This is a faculty-wide course aimed at giving students their first experience in independent scholarly work. Students are guided to select a researchable problem, review literature on the problem, collect data, analyze them, and produce a report. This will make them self sufficient and independent in their quest to find knowledge and use the appropriate statistical methods and tools to report their findings.
The course equips students with basic theoretical framework of health needs assessment of health related issues in the communities, schools and workplaces. The course also examines basic models of planning health education activities for specific populations. It also examines various approaches, methods and strategies for presenting health information to specific populations and how to measure programme success. Students will be equipped with the skills of writing grant proposals as well as well health funding organisation.
The course examines community and school health issues and factors involved. Health issues may be examined from an ecological or other perspective. The course provides an overview of the structure and the role of community agencies in health promotion with specific emphasis on health education services in schools and communities. The course also provides students with relevant skills in identifying health issues in schools and communities as well as planning and applying educational strategies to solve them. The ultimate goal of the course is for students to find out ways by which health conditions of communities and schools can be improved.
The course will introduce students to legal terminology, philosophy and practice as applied to physical education and sport. It will cover legal and ethical principles in teaching, coaching, and competitive sports.

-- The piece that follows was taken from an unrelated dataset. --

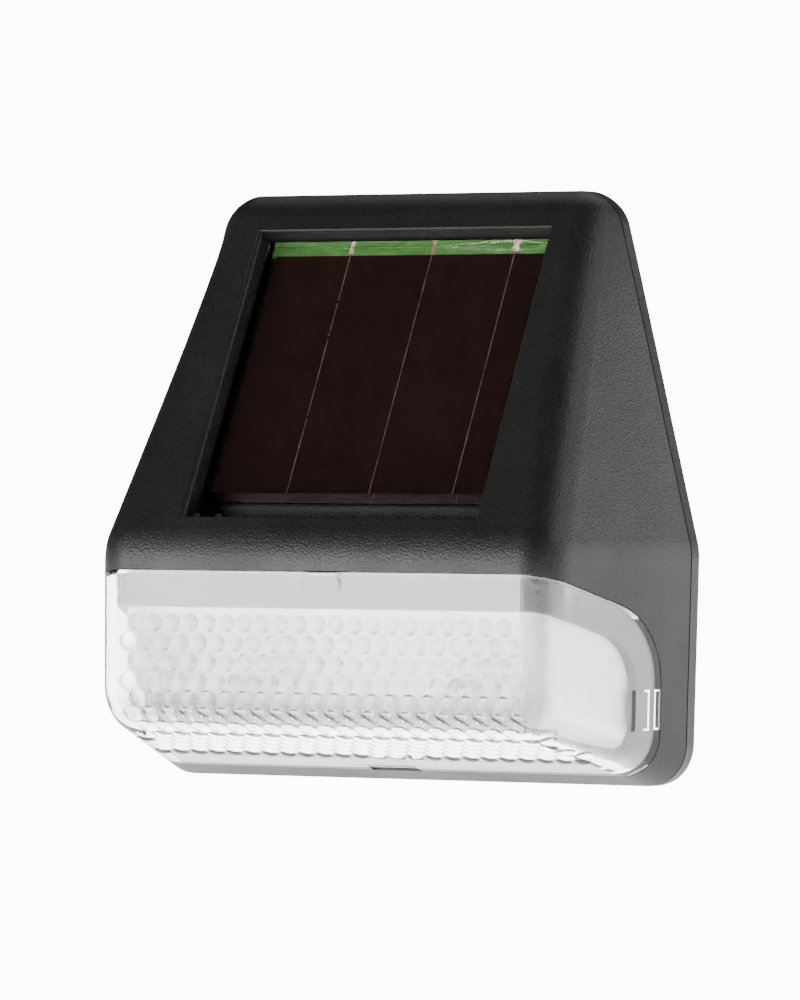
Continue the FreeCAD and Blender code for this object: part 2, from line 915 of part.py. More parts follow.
def circuit_board():
    """Board behind the reflector, with holes for the lamp legs and its screws."""
    board = block(-board_half_width, board_half_width, board_back(), board_front(),
                  board_low, board_high)
    tools = []
    for side in (-1, 1):
        for leg in (-1, 1):
            tools.append(rod(side * led_x + leg * led_leg_spacing / 2, board_back() - 1,
                             board_front() + 1, led_height, led_leg_width * 0.8))
        tools.append(rod(side * board_screw_x, board_back() - 1, board_front() + 1,
                         board_screw_height, board_screw_radius + slip_gap * 3))
    return board.cut(Part.Compound(tools))


def led(side):
    """Round lamp with a flange and a domed tip."""
    x = side * led_x
    seat = led_seat_depth()
    base = seat - led_flange_thickness
    straight = led_length - led_radius
    flange = rod(x, base, seat, led_height, led_flange_radius)
    barrel = rod(x, base, base + straight, led_height, led_radius)
    dome = Part.makeSphere(led_radius, at(x, base + straight, led_height))
    return join([flange, barrel, dome])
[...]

The goal of this course is to provide students the opportunity to apply general coaching theories and principles in coaching specific sports. Students will be attached to local teams to study and report on coaching practices of the teams and discuss ways to improve such practices.
The focus of the course explores administrative, leadership and organizational issues and skills in health, physical education and leisure programmes in and outside the school. Students also acquire knowledge on factors that promote or inhibit organization and administration of health and sports programmes.
The course is the culminating activity of the professional education sequence. The student spent the first semester of the final yearin a selected off-campus school sites for teaching practice.While on the field, the student is required to adhere to established policies and procedures of the school system in addition to those policies and procedures established by the University. The course is designed to enable the teacher trainee to engage in competent reflective decision making while teaching, demonstrating professionalism, scholarship and sensitivity to individual and communal interests. Standards of good practice and ethical, professional behaviour as laid down by the GES should be maintained.
This course recognizes that secondary school students need guidance to be able to attain their full potential and maximize the benefits of their educational experience. It attempts to equip the stent with information that will enable him/her to facilitate this process in a secondary school setting.At the end of the course, student should be able to show a clear understanding of the guidance concept in the context of school personnel work, examine the principles under girding guidance practice, explore the services of a given guidance programme, show how they can be addressed and examine the role of guidance personnel.
The course is in two parts. The first part deals with the role of government and non-governmental bodies in the development and growth of formal education in Ghana. The second part examines administration theories and their influence on the management and administration of school systems in Ghana.
The course examines the concept of research and its approaches such as qualitative and quantitative designs. Students explore various ways by which data can be collected to answer simple research questions. Students are also introduced identifying research problems and basic skills of writing simple research proposal. The course will help students evaluate elementary research reports and serve as preparation for the student project (EPH 499).